Обязательным условием является местоположение буровой. С одной стороны, она расположена так, что хрен кого позовёшь на помощь в случае нештатной ситуации. С другой — любая авария на буровой напрямую угрожает жизни и судьбе миллионов (или хотя бы сотен) сограждан, так что от решительных действий главного героя зависит многое.

Сюжет

Главный недостаток упомянутых сюжетов — их шаблонность; они кроятся по одному лекалу в какой-то секретной лаборатории, оставшейся, должно быть, ещё со времён освоения целины и кукурузы, в заброшенной старой штольне, глубоко под толщей Дегеленского хребта. Поэтому можно сразу разбирать недостатки этого шаблона.

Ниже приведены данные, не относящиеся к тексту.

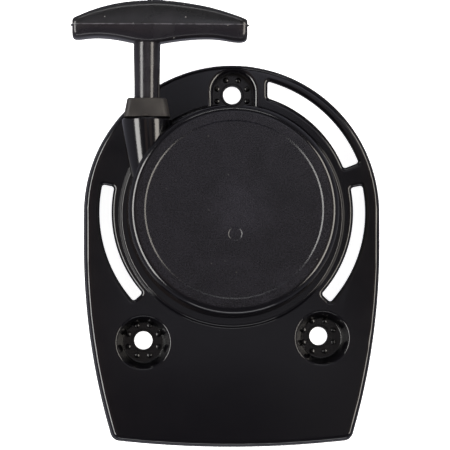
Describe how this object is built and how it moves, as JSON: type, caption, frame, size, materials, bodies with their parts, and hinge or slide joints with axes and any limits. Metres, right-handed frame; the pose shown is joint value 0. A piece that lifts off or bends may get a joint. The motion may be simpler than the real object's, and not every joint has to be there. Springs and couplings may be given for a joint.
{
  "type": "recoil starter",
  "caption": "Pull-rope recoil starter for a small engine: moulded vented cover with rope drum, T-grip, spring reel and ratchet pawls.",
  "frame": {"origin": "on the reel's axis, at the plane of the mounting rim", "axes": "+Z out of the cover's face along the reel's axis; +Y the way the rope pulls, towards the grip; +X to the right seen from the face"},
  "size_m": [0.1416, 0.2047, 0.036],
  "materials": {
    "cover_plastic": "polished moulded black, with a fine matte grain on the drum's top",
    "grip_plastic": "satin moulded black",
    "bushing_plastic": "satin moulded warm grey-black",
    "reel_nylon": "natural nylon, satin",
    "plated_steel": "zinc plated",
    "spring_steel": "blued and oiled",
    "insert_brass": "turned",
    "rope_nylon": "braided nylon"
  },
  "bodies": {
    "housing": {"housing_cover": "cover_plastic", "rope_guide_bushing": "bushing_plastic", "post_insert": "insert_brass", "centre_screw": "plated_steel", "centre_washer": "plated_steel", "recoil_spring": "spring_steel"},
    "reel": {"rope_reel": "reel_nylon", "spring_cover": "plated_steel", "cover_screw_1": "plated_steel", "cover_screw_2": "plated_steel", "cover_screw_3": "plated_steel", "rope_winding": "rope_nylon", "reel_knot": "rope_nylon", "pawl_pin_1": "plated_steel", "pawl_pin_2": "plated_steel", "pawl_spring_1": "spring_steel", "pawl_spring_2": "spring_steel", "friction_spring": "spring_steel"},
    "guide": {"ratchet_guide": "reel_nylon"},
    "first_pawl": {"pawl_1": "plated_steel"},
    "second_pawl": {"pawl_2": "plated_steel"},
    "rope": {"rope_lead": "rope_nylon", "grip_knot": "rope_nylon"},
    "grip": {"grip_handle": "grip_plastic", "grip_retainer": "plated_steel", "grip_cap": "grip_plastic"}
  },
  "joints": [
    {"name": "reel_spin", "type": "hinge", "parent": "housing", "child": "reel", "pos_m": [0, 0, 0.024], "axis": [0, 0, 1], "range_deg": [-1620, 0], "stiffness_Nm_per_rad": 0.012, "springref_deg": 286.48, "deforming": ["recoil_spring"]},
    {"name": "rope_pull", "type": "slide", "parent": "housing", "child": "rope", "axis": [0, 1, 0], "range_m": [0, 1.004]},
    {"name": "grip_twist", "type": "hinge", "parent": "rope", "child": "grip", "pos_m": [-0.0394, 0.085, 0.024], "axis": [0, 1, 0], "range_deg": [-180, 180]},
    {"name": "guide_turn", "type": "hinge", "parent": "reel", "child": "guide", "pos_m": [0, 0, 0.01], "axis": [0, 0, 1], "range_deg": [0, 20]},
    {"name": "first_pawl_swing", "type": "hinge", "parent": "reel", "child": "first_pawl", "pos_m": [0.011, 0.01905, 0.0149], "axis": [0, 0, 1], "range_deg": [0, 28], "stiffness_Nm_per_rad": 0.002, "springref_deg": -11.46},
    {"name": "second_pawl_swing", "type": "hinge", "parent": "reel", "child": "second_pawl", "pos_m": [-0.011, -0.01905, 0.0149], "axis": [0, 0, 1], "range_deg": [0, 28], "stiffness_Nm_per_rad": 0.002, "springref_deg": -11.46}
  ],
  "couplings": [
    {"joint": "rope_pull", "follows": "reel_spin", "m_per_rad": -0.0355},
    {"joint": "first_pawl_swing", "follows": "guide_turn", "ratio": 1.4},
    {"joint": "second_pawl_swing", "follows": "guide_turn", "ratio": 1.4}
  ]
}
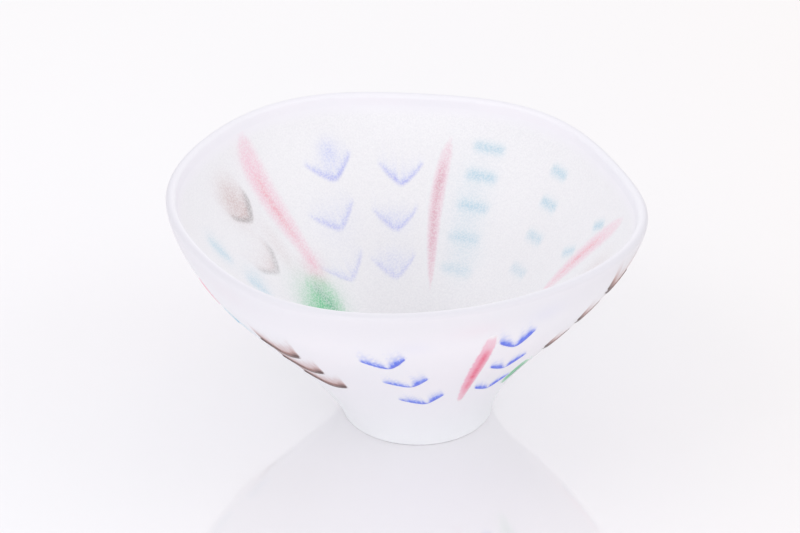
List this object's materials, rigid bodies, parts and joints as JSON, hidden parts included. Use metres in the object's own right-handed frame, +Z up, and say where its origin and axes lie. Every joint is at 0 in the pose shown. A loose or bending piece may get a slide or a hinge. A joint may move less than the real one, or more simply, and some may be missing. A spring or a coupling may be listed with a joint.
{
  "type": "art glass bowl",
  "caption": "Free-blown flared glass bowl on a small ground foot, white lined, with crescents, dashes and bars of coloured glass let into its outside.",
  "frame": {"origin": "middle of the ground foot, in the plane that the bowl rests on", "axes": "+Z up out of the bowl's mouth, -Y towards the side with the rose bar between two columns of blue crescents, +X to the right of it"},
  "size_m": [0.2298, 0.2243, 0.1212],
  "materials": {
    "clear_glass": "matt outside, fire-polished lip",
    "white_glass": "grainy white, softly glossy",
    "blue_glass": "cobalt blue, satin",
    "turquoise_glass": "pale turquoise, satin",
    "rose_glass": "rose pink with a deeper core, satin",
    "crimson_glass": "dark rose, satin",
    "brown_glass": "tobacco brown, satin",
    "green_glass": "leaf green, satin"
  },
  "bodies": {
    "root": {"blue_crescent_far_left_1": "blue_glass", "blue_crescent_far_left_2": "blue_glass", "blue_crescent_far_left_3": "blue_glass", "blue_crescent_far_right_1": "blue_glass", "blue_crescent_far_right_2": "blue_glass", "blue_crescent_far_right_3": "blue_glass", "blue_crescent_front_left_1": "blue_glass", "blue_crescent_front_left_2": "blue_glass", "blue_crescent_front_left_3": "blue_glass", "blue_crescent_front_right_1": "blue_glass", "blue_crescent_front_right_2": "blue_glass", "blue_crescent_front_right_3": "blue_glass", "brown_scallop_far_left_1": "brown_glass", "brown_scallop_far_left_2": "brown_glass", "brown_scallop_front_left_1": "brown_glass", "brown_scallop_front_left_2": "brown_glass", "brown_scallop_front_left_3": "brown_glass", "brown_scallop_right_1": "brown_glass", "brown_scallop_right_2": "brown_glass", "brown_scallop_right_3": "brown_glass", "clear_casing": "clear_glass", "crimson_bar_far": "crimson_glass", "green_streak_far_left": "green_glass", "green_streak_front_right": "green_glass", "rose_bar_far_left": "rose_glass", "rose_bar_front": "rose_glass", "rose_bar_near_left": "rose_glass", "rose_bar_right": "rose_glass", "turquoise_dash_far_1": "turquoise_glass", "turquoise_dash_far_2": "turquoise_glass", "turquoise_dash_far_3": "turquoise_glass", "turquoise_dash_far_4": "turquoise_glass", "turquoise_dash_far_5": "turquoise_glass", "turquoise_dash_left_1": "turquoise_glass", "turquoise_dash_left_2": "turquoise_glass", "turquoise_dash_near_left": "turquoise_glass", "turquoise_dash_near_right_1": "turquoise_glass", "turquoise_dash_near_right_2": "turquoise_glass", "turquoise_dash_right_1": "turquoise_glass", "turquoise_dash_right_2": "turquoise_glass", "turquoise_dash_right_3": "turquoise_glass", "turquoise_dash_right_4": "turquoise_glass", "white_lining": "white_glass"}
  },
  "joints": []
}
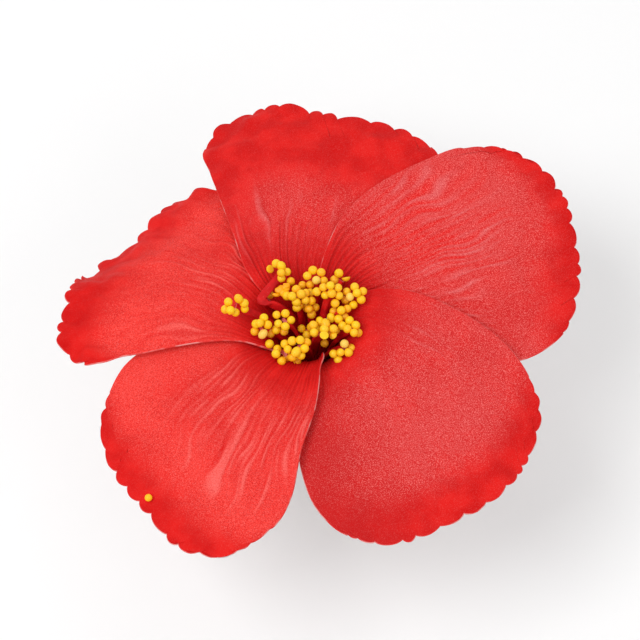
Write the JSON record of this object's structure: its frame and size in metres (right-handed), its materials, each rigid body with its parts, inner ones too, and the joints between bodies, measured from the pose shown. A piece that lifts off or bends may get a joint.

Смерть приходит в конце, разрешая разом все противоречия в душе старого бурильщика. На буровой он жил, на буровой умер. И снег не тает на его лице. Но у читателя, не видящего особой радости в абстрактном «трудовом подвиге», остаётся закономерный вопрос: кто отомстит за эту нелепо прожитую и сломленную жизнь, за загубленные мечты и надежды? Авторы не то чтобы не готовы ответить на этот вопрос — они просто не понимают вопроса! Зачем? Это же так прекрасно: умереть, трудясь! (Тем, кто не понимает, почему это утверждение — дурная девиация сознания, стоит поставить рядом утверждение «Прекрасно умереть молодыми!».) Смерть главного героя низводит его до уровня функции при буровой вышке в ещё большей степени, чем жизнь.

Многие из поступков главного героя мотивируются своеобразным фатализмом — фатализмом действия. «Всю жизнь я ждал, что вот наступит Х, и тогда я Y!». И вот Х наступает, и герой Y, потому что ждал всю жизнь. Это хорошо, правильно. Но почему он даже не думает, не допускает мысли о Z, A, B, других вариантах? Получается, что и здесь он функция при своём рабочем аппарате. На вибрацию буровой надо реагировать отключением компрессора и снижением числа оборотов бура. А на подземный пожар — отвалом башки. Остальные комбинации, если и приходят в голову, то сразу отбрасываются: не героем, так сюжетными условиями. В ролевых играх этот принцип построения сюжета называется «рельсы» и пользуется известной долей дурной репутации — за нереалистичность.

Об отношениях между главным героем и молодым помощником сказано уже выше. А жаль, что так. Могло бы всё быть по-другому. Скажем, оказалась бы молодым помощником симпатичная ласковая девчонка. Или помощник проявил бы в минуту опасности высочайшее напряжение человеческой личности, заставив растерявшегося и струхнувшего главного героя сделать своё заветное Y в ответ на безнадёжное Х. Но нет же! Это подрывает систему нравственных, эстетических, да и профессиональных критериев автора! И «работоспособная» схема продолжает тиражироваться раз за разом без изменений, как безнадёжно устаревший автомат Калашникова.

Единственным допустимым в рамках такого сюжета конфликтом развития человеческой личности является движение молодого напарника главгероя к идеалу «настоящего мужика». Выражается это развитие в совершении мазохистских актов самоотречения и в повышенном внимании к суждениям главного героя касательно всех вопросов бытия.

Резюме


Сюжет «Приключения на буровой» способствует формированию положительного ореола вокруг образа молчаливого, конформного, аполитичного узкого специалиста, готового платить своим опытом и своей жизнью за чужие ошибки и признавать, что любые попытки изменить жизнь к лучшему обречены на провал. Такой подход к жизни, внедрённый в массовое сознание, выгоден любой управляющей элите, так как создаёт позитивное отношение к самоотречению в жизни и смерти, к неспособности определять для себя ориентиры и цели в общественной жизни.